2. For dough: Preheat oven to 400. Lightly grease baking sheets. Prepare filling and keep mixture lukewarm. In a large mixing bowl, using a kitchen mixer on medium speed, combine butter, brown sugar and white granulated sugar until creamy. Add eggs and beat until mixture is smooth and light yellow in color.
3. In a separate bowl, sift flour, salt and baking soda together. Add the dry ingredients to the butter mixture, a little at a time until the mixture is creamy.
4. On a lightly floured surface and using a lightly-floured rolling pin, roll the dough into an oblong shape approximately 9-by-13-inches or larger (dough should be about 1/8-inch thick). If you have refrigerated the dough, bring to room temperature before rolling. Carefully spread the warm filling onto the top of the dough. Try to cover the entire surface, especially out to the edges. Starting with the long side, roll the dough up into a long tube shape.

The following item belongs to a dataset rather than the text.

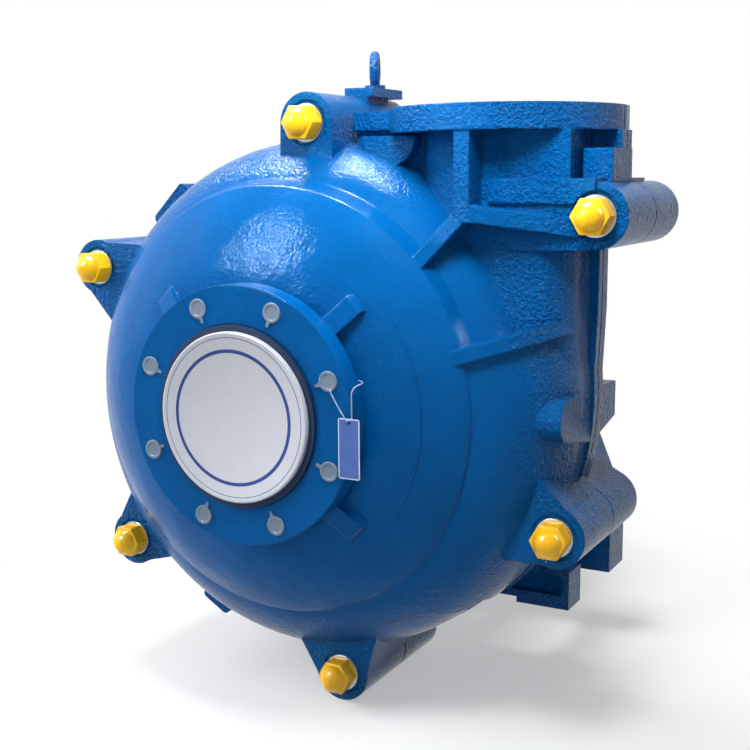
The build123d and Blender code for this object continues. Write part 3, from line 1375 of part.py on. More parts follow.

Wrap the tube of dough in waxed paper or plastic wrap and chill in the refrigerator for 1 to 2 hours, until firm.
5. When ready to bake, remove chilled dough from refrigerator and, using a sharp knife, cut into 1/4-inch cookie slices. Place slices on prepared baking sheets about 1 inch apart. Bake in preheated oven 7 to 10 minutes, until light golden brown.
6. Remove from oven and remove from baking sheets onto wire cooling racks. (Note: In between baking, extra dough should be returned to the refrigerator to stay firm. Also, dipping the knife in flour can make slicing the dough smoother.